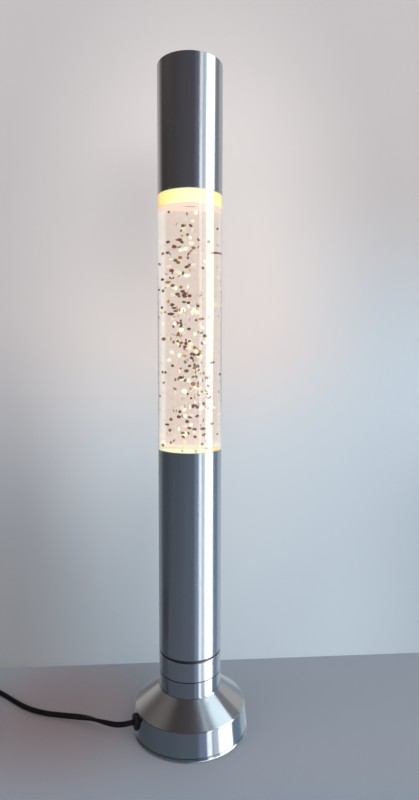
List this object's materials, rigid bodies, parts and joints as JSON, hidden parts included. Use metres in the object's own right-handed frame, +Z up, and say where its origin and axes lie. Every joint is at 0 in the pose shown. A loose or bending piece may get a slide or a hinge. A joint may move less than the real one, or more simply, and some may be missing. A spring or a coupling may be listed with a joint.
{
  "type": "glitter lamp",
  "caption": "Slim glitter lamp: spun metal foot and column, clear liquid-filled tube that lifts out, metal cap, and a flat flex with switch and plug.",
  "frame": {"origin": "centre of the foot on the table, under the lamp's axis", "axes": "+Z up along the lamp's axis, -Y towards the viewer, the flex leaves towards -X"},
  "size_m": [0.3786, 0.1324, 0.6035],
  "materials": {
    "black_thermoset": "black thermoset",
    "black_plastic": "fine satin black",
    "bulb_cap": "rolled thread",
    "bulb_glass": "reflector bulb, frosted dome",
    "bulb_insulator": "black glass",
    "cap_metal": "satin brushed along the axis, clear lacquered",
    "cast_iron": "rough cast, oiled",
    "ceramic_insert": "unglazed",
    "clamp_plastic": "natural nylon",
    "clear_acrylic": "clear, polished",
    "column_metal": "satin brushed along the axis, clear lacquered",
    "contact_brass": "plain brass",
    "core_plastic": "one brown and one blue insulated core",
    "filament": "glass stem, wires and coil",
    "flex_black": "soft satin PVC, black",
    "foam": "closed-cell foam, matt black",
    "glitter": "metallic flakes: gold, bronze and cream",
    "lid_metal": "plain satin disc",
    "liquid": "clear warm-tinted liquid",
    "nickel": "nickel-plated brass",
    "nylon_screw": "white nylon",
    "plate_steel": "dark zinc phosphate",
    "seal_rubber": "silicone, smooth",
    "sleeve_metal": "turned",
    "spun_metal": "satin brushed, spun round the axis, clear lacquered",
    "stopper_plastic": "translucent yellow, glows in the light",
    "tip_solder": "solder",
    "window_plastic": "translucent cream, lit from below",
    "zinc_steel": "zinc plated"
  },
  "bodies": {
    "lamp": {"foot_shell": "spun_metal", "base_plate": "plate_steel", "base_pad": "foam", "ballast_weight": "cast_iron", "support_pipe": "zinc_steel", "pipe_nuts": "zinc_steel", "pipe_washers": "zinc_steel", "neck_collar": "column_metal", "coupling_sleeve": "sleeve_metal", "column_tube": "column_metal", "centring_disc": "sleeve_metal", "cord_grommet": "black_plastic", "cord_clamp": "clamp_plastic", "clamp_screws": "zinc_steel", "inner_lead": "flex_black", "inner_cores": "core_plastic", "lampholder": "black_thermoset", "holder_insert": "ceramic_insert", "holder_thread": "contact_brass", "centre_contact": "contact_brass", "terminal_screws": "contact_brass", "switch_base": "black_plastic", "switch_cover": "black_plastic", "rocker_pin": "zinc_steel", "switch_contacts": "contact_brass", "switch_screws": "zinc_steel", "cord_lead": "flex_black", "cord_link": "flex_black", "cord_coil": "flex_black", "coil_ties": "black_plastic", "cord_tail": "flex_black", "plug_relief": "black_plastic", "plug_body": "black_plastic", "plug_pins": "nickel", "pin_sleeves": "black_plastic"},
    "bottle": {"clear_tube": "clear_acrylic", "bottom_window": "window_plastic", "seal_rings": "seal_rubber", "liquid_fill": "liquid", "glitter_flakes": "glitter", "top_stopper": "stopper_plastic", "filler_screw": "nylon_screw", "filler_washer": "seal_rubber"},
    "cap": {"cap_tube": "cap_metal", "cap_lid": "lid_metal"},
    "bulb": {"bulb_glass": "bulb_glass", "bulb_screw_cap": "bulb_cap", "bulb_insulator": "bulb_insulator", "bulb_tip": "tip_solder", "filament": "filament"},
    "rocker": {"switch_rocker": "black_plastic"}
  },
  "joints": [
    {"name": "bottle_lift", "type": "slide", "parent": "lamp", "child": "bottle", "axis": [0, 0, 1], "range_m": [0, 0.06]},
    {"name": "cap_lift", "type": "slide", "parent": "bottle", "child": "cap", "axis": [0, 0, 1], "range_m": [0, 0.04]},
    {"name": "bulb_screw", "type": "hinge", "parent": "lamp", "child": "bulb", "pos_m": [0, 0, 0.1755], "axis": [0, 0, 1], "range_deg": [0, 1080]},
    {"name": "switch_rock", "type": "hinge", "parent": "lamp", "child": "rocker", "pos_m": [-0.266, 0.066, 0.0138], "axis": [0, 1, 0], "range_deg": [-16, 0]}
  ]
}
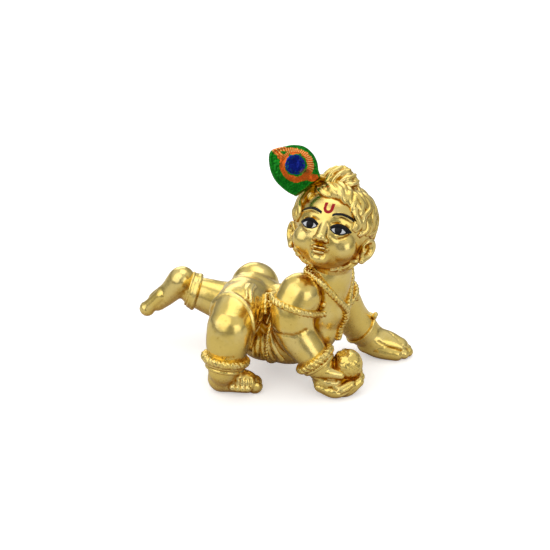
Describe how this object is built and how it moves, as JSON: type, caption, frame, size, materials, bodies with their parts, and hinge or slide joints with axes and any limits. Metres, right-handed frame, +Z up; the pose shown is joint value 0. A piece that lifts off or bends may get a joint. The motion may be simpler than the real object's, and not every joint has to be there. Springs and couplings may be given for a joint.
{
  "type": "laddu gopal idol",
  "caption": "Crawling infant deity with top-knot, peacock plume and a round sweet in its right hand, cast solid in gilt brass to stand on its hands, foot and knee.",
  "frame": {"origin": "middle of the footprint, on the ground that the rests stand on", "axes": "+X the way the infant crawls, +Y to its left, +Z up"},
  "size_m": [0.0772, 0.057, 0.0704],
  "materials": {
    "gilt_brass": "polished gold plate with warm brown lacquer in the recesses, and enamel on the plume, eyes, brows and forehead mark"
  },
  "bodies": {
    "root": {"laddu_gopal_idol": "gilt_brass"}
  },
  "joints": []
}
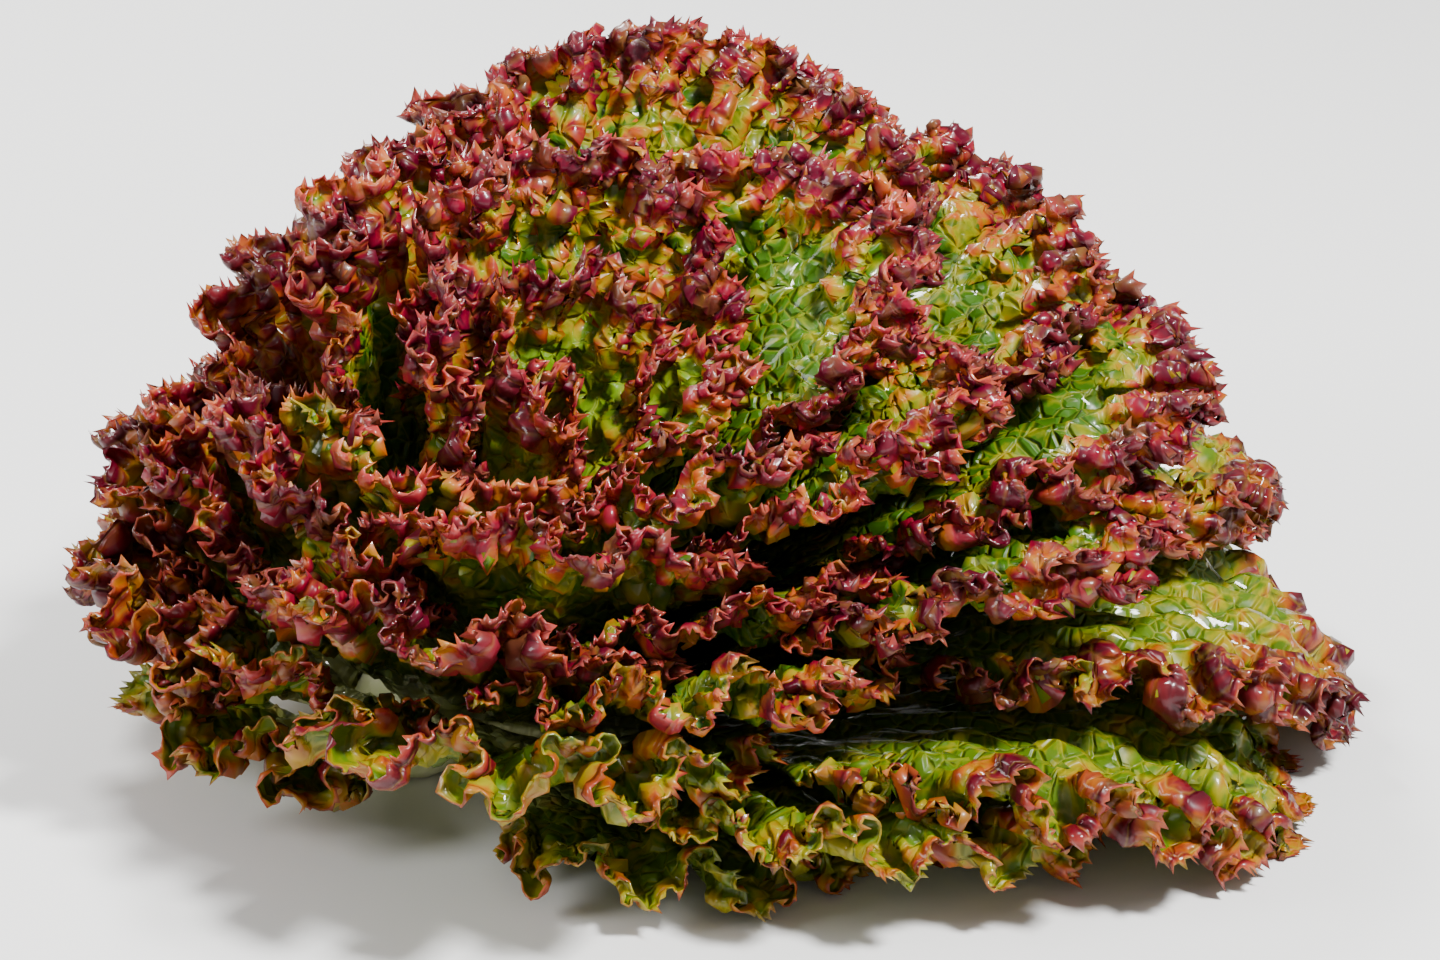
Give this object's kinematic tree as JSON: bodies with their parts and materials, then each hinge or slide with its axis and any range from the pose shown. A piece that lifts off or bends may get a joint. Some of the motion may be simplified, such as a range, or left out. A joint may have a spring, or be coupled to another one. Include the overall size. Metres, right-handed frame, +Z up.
-----
WHAT THIS TASK INVOLVES
Go through the records above and copy every line with the word "lifts".

SOLUTION TO THIS EXERCISE
  "caption": "Slim glitter lamp: spun metal foot and column, clear liquid-filled tube that lifts out, metal cap, and a flat flex with switch and plug.",
Describe how this object is built and how it moves, as JSON: type, caption, frame, size, materials, bodies with their parts, and hinge or slide joints with axes and any limits. Metres, right-handed frame, +Z up; the pose shown is joint value 0. A piece that lifts off or bends may get a joint. The motion may be simpler than the real object's, and not every joint has to be there. Springs and couplings may be given for a joint.
Give this object's kinematic tree as JSON: bodies with their parts and materials, then each hinge or slide with its axis and any range from the pose shown. A piece that lifts off or bends may get a joint. Some of the motion may be simplified, such as a range, or left out. A joint may have a spring, or be coupled to another one. Include the overall size. Metres, right-handed frame, +Z up.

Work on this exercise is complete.